L’honneur retrouvé de Michelina Molocznik

A l’origine, le manuscrit d’Olivier Cojan

En novembre 2023, Olivier Cojan obtenait le Prix du Manuscrit de la Beauce et du Dunois pour « Souvenirs perdus », publié en 2024 sous le titre « Celle qui sont dans les étoiles » (Ella Editions).

Ce roman s’inspire d’un fait tragique survenu lors de la Libération de Nogent-le-Phaye en août 1944. Michelina Molocznik, épouse Faisant fut d’abord tondue avant d’être exécutée sans procès le 22 août par de pseudo-résistants, dirigés par un acteur de cinéma, Roger Duchesne, bombardé chef des FFI peu de temps après son arrivée dans le village. Sur la « foi » de rumeurs infamantes, Michelina Faisant était soupçonnée d’avoir aidé des soldats allemands à fuir en leur fournissant des habits civils.  Elle avait 35 ans, était mère de cinq enfants. Son corps fut jeté dans la fosse commune et ce n’est qu’en février 1945 qu’elle eut une sépulture dans le cimetière du village où elle avait été tuée.  

Le soir de la remise du prix, Olivier Cojan avait évoqué le devoir de rendre tout son honneur à cette femme assassinée. Vœu exaucé puisque les 21 et 22 août 2024 la commune de Nogent-le-Phaye avait organisé deux événements, le premier pour dévoiler les faits, le second pour commémorer.

Les deux évènements du 21 et 22 août 2024 à Nogent-le-Phaye

Le  21 août, cent personnes assistèrent à la conférence dont au premier plan Marcel Faisant, le fils de Michelina, deux de ses petites-filles et des arrières petits-enfants.  Au second rang, Gérard Leray, Olivier Cojan et Bruno Duval. Le lendemain, dans le cadre des commémorations du 80e anniversaire de la Libération de Nogent-le-Phaye, un hommage solennel fut rendu à Michelina Molocznik au cimetière devant sa tombe. Benjamin Beyssac, le maire, le fils de Michelina, deux petites-filles déposèrent des fleurs. Une minute de silence suivit.

Lors de la conférence, Olivier Cojan décrivit le parcours de Michelina Molocznik, immigrée polonaise arrivée en France en 1929, sa vie très difficile, proche de la misère car son mari était un simple employé agricole et il y avait cinq enfants à nourrir ; il expliqua comment l’idée du roman s’était imposée à lui après avoir rencontré sa petite-fille à la bibliothèque de Nogent-le-Phaye. 

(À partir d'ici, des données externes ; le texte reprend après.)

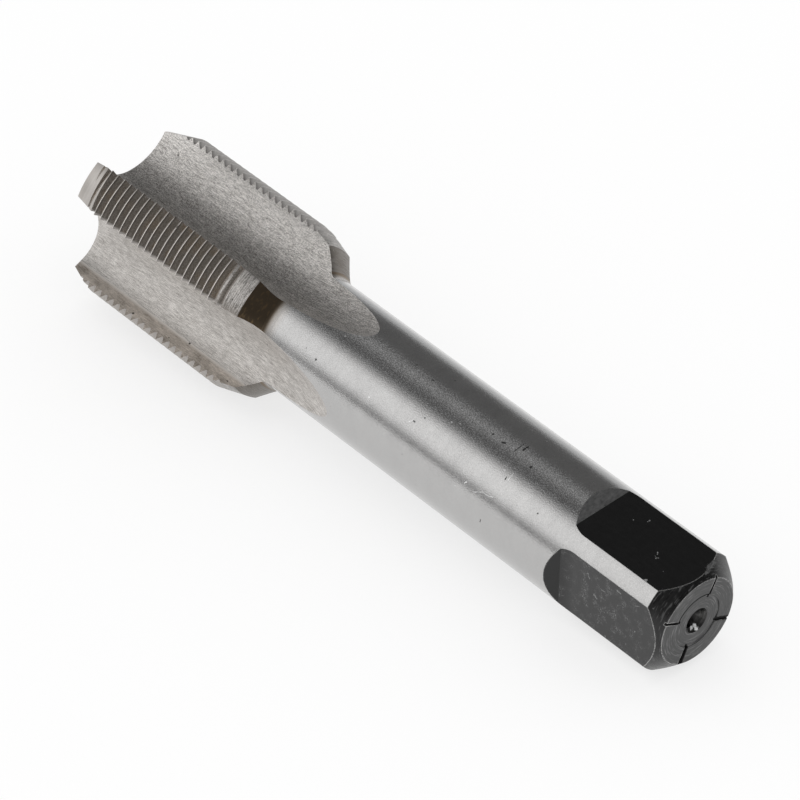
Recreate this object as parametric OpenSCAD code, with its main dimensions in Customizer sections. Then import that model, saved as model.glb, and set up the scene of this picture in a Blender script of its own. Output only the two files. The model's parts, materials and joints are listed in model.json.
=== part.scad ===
// Hand tap, right-hand thread M30 x 1.5, four straight flutes and a square drive end.
// The axis lies along X. The origin is the centre of the square end's face, the cutting end
// points to +X, and the square's flats face Y and Z.

/* [Overall] */
// Length from the square end's face to the tip
overall_len = 127; // [120:0.5:140]

/* [Thread] */
// Major diameter of the thread
thread_d = 30; // [29:0.1:31]
// Pitch of the thread
pitch = 1.5; // [1:0.25:2]
// Angle between the two flanks of a groove
flank_angle = 60; // [55:1:60]
// Length of the threaded head, from the tip to its rear edge
head_len = 38.6; // [34:0.1:42]
// Distance from the tip to the first crest line, seen along +Y
crest_phase = 0.2; // [0:0.05:1]

/* [Cutting end] */
// Diameter at the tip, where the lead chamfer starts
tip_d = 26.6; // [25:0.1:27.5]
// Half angle of the lead chamfer's cone
lead_angle = 18; // [14:1:24]
// Sideways shift of the chamfer's axis, so that each land falls away behind its cutting edge
lead_relief = 1.2; // [0.6:0.1:1.5]
// Length of the plain bevel at the head's rear
rear_bevel_len = 5.1; // [3.5:0.1:7]
// Diameter of the head's rear edge
rear_edge_d = 27.1; // [26:0.1:28.5]

/* [Flutes] */
// Diameter of the core left between the flutes
core_d = 13.6; // [13:0.1:14.4]
// Radius of the flute's wide side, on the heel of the land in front
heel_r = 9; // [8.6:0.1:9.4]
// Radius of the flute's steep side, under the cutting face
throat_r = 6.3; // [6:0.1:6.6]
// Slope of the straight cutting face in the flute's section
face_angle = 66.6; // [64:0.2:69]
// Sideways place of the flute's deepest line
flute_shift = 0.2; // [0.1:0.1:0.5]
// Length from the tip to where the flutes have run out on the shank
flute_len = 57.8; // [54:0.1:62]
// Radius of the wheel that the flutes run out with
wheel_r = 80; // [70:1:90]

/* [Shoulder] */
// Slope of the cone that leads from the head's rear edge down to the shank
shoulder_angle = 45; // [38:1:55]
// Radius of the fillet between that cone and the shank
shoulder_fillet_r = 2; // [1:0.1:3]

/* [Shank and square] */
// Diameter of the ground shank
shank_d = 20; // [19.6:0.1:20.4]
// Size of the square across its flats
square_af = 16; // [15.6:0.1:16.6]
// Length of the flats, from the end face
square_len = 19.7; // [16:0.1:24]
// Slope of the run-out at the front of each flat
runout_angle = 42; // [30:1:60]
// Length of the 45 degree chamfer round the end face
end_chamfer = 2.65; // [2.2:0.05:2.9]

/* [Centres and end face] */
// Mouth diameter of the 60 degree centre in the square end
centre_d = 4.3; // [3.6:0.1:5]
// Pilot diameter under that centre
pilot_d = 2; // [1.6:0.1:2.5]
// Mouth diameter of the 60 degree centre in the tip
tip_centre_d = 5.3; // [4.2:0.1:6.5]
// Pilot diameter under the tip's centre
tip_pilot_d = 2.5; // [2:0.1:3.1]
// Depth of each pilot hole below its cone
pilot_depth = 3; // [1:0.5:6]
// Diameter of the shallow turned recess round the square end's centre
recess_d = 9; // [7:0.1:11]
// Depth of the shallow recess
recess_depth = 0.15; // [0.05:0.01:0.4]
// Width of the marks that the lathe's driver left in the end face
mark_w = 0.4; // [0.2:0.05:0.8]
// Depth of the driver marks
mark_depth = 0.3; // [0.1:0.05:0.6]
// Turn of the first driver mark from +Y
mark_turn = 28; // [5:1:85]

/* [Hidden] */
$fn = 96;
TAP_COLOUR = [0.62, 0.61, 0.6];

// Four flutes, four flats and four driver marks share one spacing
count = 4;
turn = 360 / count;

thread_r = thread_d / 2;
shank_r = shank_d / 2;
core_r = core_d / 2;
tip_r = tip_d / 2;
rear_edge_r = rear_edge_d / 2;
half_square = square_af / 2;
recess_r = recess_d / 2;

// How far cutters reach past what they cut
over = 0.5;
reach = thread_r + 2;

// Thread form: flat crests, slightly wider flat roots, and straight flanks between them
crest_flat = pitch / 8;
root_flat = pitch / 6;
thread_depth = (pitch - crest_flat - root_flat) / 2 / tan(flank_angle / 2);
root_r = thread_r - thread_depth;
helix_angle = atan(pitch / (PI * (thread_d - thread_depth)));

// Places along the axis
head_rear_x = overall_len - head_len;
bevel_front_x = head_rear_x + rear_bevel_len;

// The cone and the shank would meet at shoulder_foot_x. The fillet touches both of them, each
// one fillet_reach away from there.
shoulder_foot_x = head_rear_x - (rear_edge_r - shank_r) / tan(shoulder_angle);
fillet_reach = shoulder_fillet_r * tan(shoulder_angle / 2);
fillet_x = shoulder_foot_x - fillet_reach;
cone_foot_x = shoulder_foot_x + fillet_reach * cos(shoulder_angle);
cone_foot_r = shank_r + fillet_reach * sin(shoulder_angle);

// The last groove still cuts where the bevel is higher than the groove's bottom
bevel_slope = (thread_r - rear_edge_r) / rear_bevel_len;
last_groove_x = bevel_front_x - thread_depth / bevel_slope + root_flat / 2;

// Flute section, with u across and v outward: the steep side's arc ends where the straight
// cutting face touches it
heel_v = core_r + heel_r;
throat_v = core_r + throat_r;
face_u = flute_shift + throat_r * sin(face_angle);
face_v = throat_v - throat_r * cos(face_angle);
face_len = (reach - face_v) / sin(face_angle);

// The wheel leaves the full depth at wheel_x and comes out of the shank at flute_end_x
flute_end_x = overall_len - flute_len;
runout_depth = shank_r - core_r;
wheel_x = flute_end_x + sqrt(2 * wheel_r * runout_depth - pow(runout_depth, 2));
wheel_sweep = acos(1 - (runout_depth + over) / wheel_r);

// Where the thread's outer circle meets the heel's arc and the cutting face, as angles from +Y
// for the flute that faces +Z
heel_mid = norm([flute_shift, heel_v]);
heel_turn = acos((pow(thread_r, 2) + pow(heel_mid, 2) - pow(heel_r, 2)) / (2 * thread_r * heel_mid));
heel_angle = atan2(heel_v, flute_shift) + heel_turn;
face_offset = face_u * sin(face_angle) - face_v * cos(face_angle);
cutting_angle = face_angle - asin(face_offset / thread_r);

// Middle of the land between the flute that faces +Z and the flute that faces +Y
land_mid = (cutting_angle + heel_angle - turn) / 2;

// Cutters that work on one land end in the middle of the flutes beside it
land_sector = 70;

// Turns what is drawn along Z to lie along X, with its X along Y
module along_x() {
    rotate([90, 0, 90]) children();
}

// Turned blank: chamfered shank, filleted shoulder, and head with its rear bevel
module blank() {
    along_x() rotate_extrude()
        difference() {
            polygon([
                [0, 0],
                [shank_r - end_chamfer, 0],
                [shank_r, end_chamfer],
                [shank_r, fillet_x],
                [cone_foot_r, cone_foot_x],
                [rear_edge_r, head_rear_x],
                [thread_r, bevel_front_x],
                [thread_r, overall_len],
                [0, overall_len]
            ]);
            translate([shank_r + shoulder_fillet_r, fillet_x]) circle(r = shoulder_fillet_r);
        }
}

// Flute section: a wide arc on the heel side, a tighter arc and a straight face on the cutting side
module flute_section() {
    intersection() {
        translate([flute_shift, heel_v]) circle(r = heel_r);
        translate([flute_shift - heel_r, core_r - over]) square([heel_r, 2 * heel_r]);
    }
    translate([flute_shift, throat_v]) circle(r = throat_r);
    polygon([
        [flute_shift, throat_v],
        [face_u, face_v],
        [face_u + face_len * cos(face_angle), reach],
        [flute_shift, reach]
    ]);
}

// One flute facing +Z: straight through the head, then lifted out of the shank by the wheel
module flute() {
    along_x()
        translate([0, 0, wheel_x])
            linear_extrude(overall_len - wheel_x + over) flute_section();
    translate([wheel_x, 0, core_r + wheel_r])
        rotate([-90, 0, 0])
            rotate([0, 0, 90])
                rotate_extrude(angle = wheel_sweep)
                    translate([core_r + wheel_r, 0])
                        rotate(90) flute_section();
}

// One thread groove on one land, tilted to the helix about the land's own radial line
module groove(x, mid) {
    half_root = root_flat / 2;
    clear = crest_flat / 2;
    half_mouth = half_root + (thread_depth + clear) * tan(flank_angle / 2);
    translate([x, 0, 0])
        rotate(a = helix_angle, v = [0, cos(mid), sin(mid)])
            along_x()
                rotate_extrude(angle = land_sector, start = mid - land_sector / 2)
                    polygon([
                        [root_r, -half_root],
                        [root_r, half_root],
                        [thread_r + clear, half_mouth],
                        [thread_r + clear, -half_mouth]
                    ]);
}

// All the grooves of one land. A turn of the helix moves them by one pitch.
module land_grooves(mid) {
    first = overall_len - crest_phase + pitch * (mid / 360 + 0.5);
    grooves = ceil(head_len / pitch) + 1;
    for (i = [0 : grooves])
        if (first - i * pitch > last_groove_x)
            groove(first - i * pitch, mid);
}

// Cuts one land down to the lead chamfer, which drops away behind the cutting edge
module lead_cut(mid) {
    along_x()
        translate([-lead_relief * sin(mid), lead_relief * cos(mid), overall_len])
            rotate_extrude(angle = land_sector, start = mid - land_sector / 2)
                polygon([
                    [tip_r - over * tan(lead_angle), over],
                    [reach + over, over],
                    [reach + over, -(reach + over - tip_r) / tan(lead_angle)]
                ]);
}

// Cuts one flat of the square, facing +Z, with its sloped run-out
module flat_cut() {
    rise = shank_r - half_square + over;
    translate([0, shank_r + over, 0])
        rotate([90, 0, 0])
            linear_extrude(2 * (shank_r + over))
                polygon([
                    [-over, half_square],
                    [square_len, half_square],
                    [square_len + rise / tan(runout_angle), half_square + rise],
                    [-over, half_square + rise]
                ]);
}

// A 60 degree centre with its pilot hole, drilled toward +X from the face at x = 0
module centre_hole(mouth_d, hole_d) {
    cone_len = (mouth_d - hole_d) / 2 / tan(30);
    along_x() rotate_extrude()
        polygon([
            [0, -over],
            [mouth_d / 2 + over * tan(30), -over],
            [hole_d / 2, cone_len],
            [hole_d / 2, cone_len + pilot_depth],
            [0, cone_len + pilot_depth + hole_d / 2 * tan(30)]
        ]);
}

// Shallow turned recess round the centre, and the driver marks from it to the chamfer
module end_face_cuts() {
    along_x() translate([0, 0, -over]) cylinder(r = recess_r, h = over + recess_depth);
    for (i = [0 : count - 1])
        rotate([mark_turn + i * turn, 0, 0])
            translate([-over, recess_r - over, -mark_w / 2])
                cube([over + mark_depth, shank_r - recess_r, mark_w]);
}

module tap() {
    color(TAP_COLOUR)
        difference() {
            blank();
            for (i = [0 : count - 1]) {
                rotate([i * turn, 0, 0]) flute();
                rotate([i * turn, 0, 0]) flat_cut();
                land_grooves(land_mid + i * turn);
                lead_cut(land_mid + i * turn);
            }
            translate([recess_depth, 0, 0]) centre_hole(centre_d, pilot_d);
            translate([overall_len, 0, 0]) mirror([1, 0, 0]) centre_hole(tip_centre_d, tip_pilot_d);
            end_face_cuts();
        }
}

tap();
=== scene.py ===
import json
import math

import bmesh
import bpy
import numpy as np
from mathutils import Matrix, Vector

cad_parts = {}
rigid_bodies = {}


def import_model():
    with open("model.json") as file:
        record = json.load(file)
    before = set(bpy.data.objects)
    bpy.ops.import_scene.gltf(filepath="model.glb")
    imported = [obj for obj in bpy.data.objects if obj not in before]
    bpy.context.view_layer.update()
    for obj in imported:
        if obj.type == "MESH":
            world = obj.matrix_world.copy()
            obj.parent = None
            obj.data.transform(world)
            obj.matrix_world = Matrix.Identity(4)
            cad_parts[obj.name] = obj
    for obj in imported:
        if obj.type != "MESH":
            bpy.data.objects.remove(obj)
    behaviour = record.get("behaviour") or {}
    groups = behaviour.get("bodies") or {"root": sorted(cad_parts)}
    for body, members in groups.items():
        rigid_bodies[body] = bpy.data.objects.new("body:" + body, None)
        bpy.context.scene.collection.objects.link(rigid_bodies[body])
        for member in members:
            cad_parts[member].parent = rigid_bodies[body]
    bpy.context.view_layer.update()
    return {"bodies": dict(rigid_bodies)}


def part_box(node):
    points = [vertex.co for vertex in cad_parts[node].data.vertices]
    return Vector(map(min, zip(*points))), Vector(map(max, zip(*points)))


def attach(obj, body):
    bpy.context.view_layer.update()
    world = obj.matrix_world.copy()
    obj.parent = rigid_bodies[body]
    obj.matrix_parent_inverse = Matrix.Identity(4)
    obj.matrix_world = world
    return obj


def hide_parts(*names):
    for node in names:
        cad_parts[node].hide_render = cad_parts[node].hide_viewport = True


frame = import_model()
BODY = next(iter(frame["bodies"]))
NODE = "tap"

# The tap's sizes, in millimetres, and angles in degrees. X runs along the axis to the tip.
MM = 0.001
OVERALL_LEN = (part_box(NODE)[1].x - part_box(NODE)[0].x) / MM
THREAD_R = 15.0
PITCH = 1.5
HALF_FLANK = 30.0
HEAD_LEN = 38.6
CREST_PHASE = 0.2
TIP_R = 13.3
LEAD_ANGLE = 18.0
LEAD_RELIEF = 1.2
REAR_BEVEL_LEN = 5.1
REAR_EDGE_R = 13.55
CORE_R = 6.8
HEEL_R = 9.0
THROAT_R = 6.3
FACE_ANGLE = 66.6
FLUTE_SHIFT = 0.2
FLUTE_LEN = 57.8
WHEEL_R = 80.0
SHOULDER_ANGLE = 45.0
SHOULDER_FILLET_R = 2.0
SHANK_R = 10.0
HALF_SQUARE = 8.0
SQUARE_LEN = 19.7
RUNOUT_ANGLE = 42.0
FLAT_RISE_LEN = 2.0
FLAT_RISE_R = 8.0
END_CHAMFER = 2.65
CENTRE_R = 2.15
PILOT_R = 1.0
TIP_CENTRE_R = 2.65
TIP_PILOT_R = 1.25
PILOT_DEPTH = 3.0
CENTRE_HALF_ANGLE = 30.0
RECESS_R = 4.5
RECESS_DEPTH = 0.15
MARK_W = 0.4
MARK_DEPTH = 0.3
MARK_TURN = 28.0
COUNT = 4
TURN = 360.0 / COUNT
LAND_SECTOR = 70.0

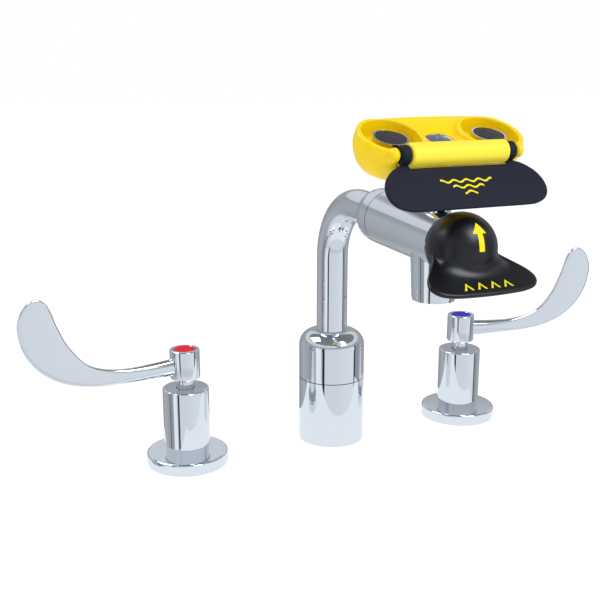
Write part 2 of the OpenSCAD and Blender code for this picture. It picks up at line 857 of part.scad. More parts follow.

Gérard Leray, co-auteur notamment de « La Tondue, 1944-1947 », évoqua le contexte de la Résistance dans le département d’Eure-et-Loir ( soulignant ses faibles effectifs jusqu’en 1944 )  et celui de l’épuration sauvage à Nogent-le Phaye, mais aussi à Nogent-le Rotrou et à Sancheville.

Enfin, Bruno Duval  – qui prépare un livre sur Roger Duchesne – , dessina le portrait de cet acteur de second plan, beau gosse, mais sans morale et sans foi. Duchesne avait quitté Paris et ses fréquentations dans le monde de la collaboration – dont le sinistre Lafont –  pour se refaire une « virginité » à Nogent-le-Phaye où résidait sa mère.  Ce triste personnage  fit ses malles pour Paris à la fin août quelques jours après l’assassinat de Michelina. Il écopa de quelques mois de prison, mais bénéficia d’un non-lieu de la part du tribunal militaire en 1946.

S’il y eut environ, selon Gérard Leray, 250 femmes tondues en 1944 en Eure-et-Loir, Michelina Molocznik est la seule qui fut exécutée. Nous ne savons pas combien il y a de femmes tondues et exécutées en France lors de l’épuration sauvage ni si certaines d’entre elles ont été, comme Michelina Faisant,  » réhabilitées ». Quatre-vingt ans après les événements, le sujet est encore très sensible.

Le livre d’Olivier Cojan

Avec son mari Tintin, Adrienne a fréquenté le gotha de la collaboration pendant les années d’occupation, années d’insouciance avec fêtes au champagne. Peu à peu, elle libère sa conscience d’un secret de ces années noires.  Jeanne, sa domestique, devenue au fil du temps une amie recueille ses souvenirs perdus…

Le livre d’Olivier Cojan mêle le drame bien réel de Michelina Molocznik à une fiction – très crédible – qui met en scène une femme rongée par un souvenir de l’été 1944 où plane l’ombre de Roger Duchesne.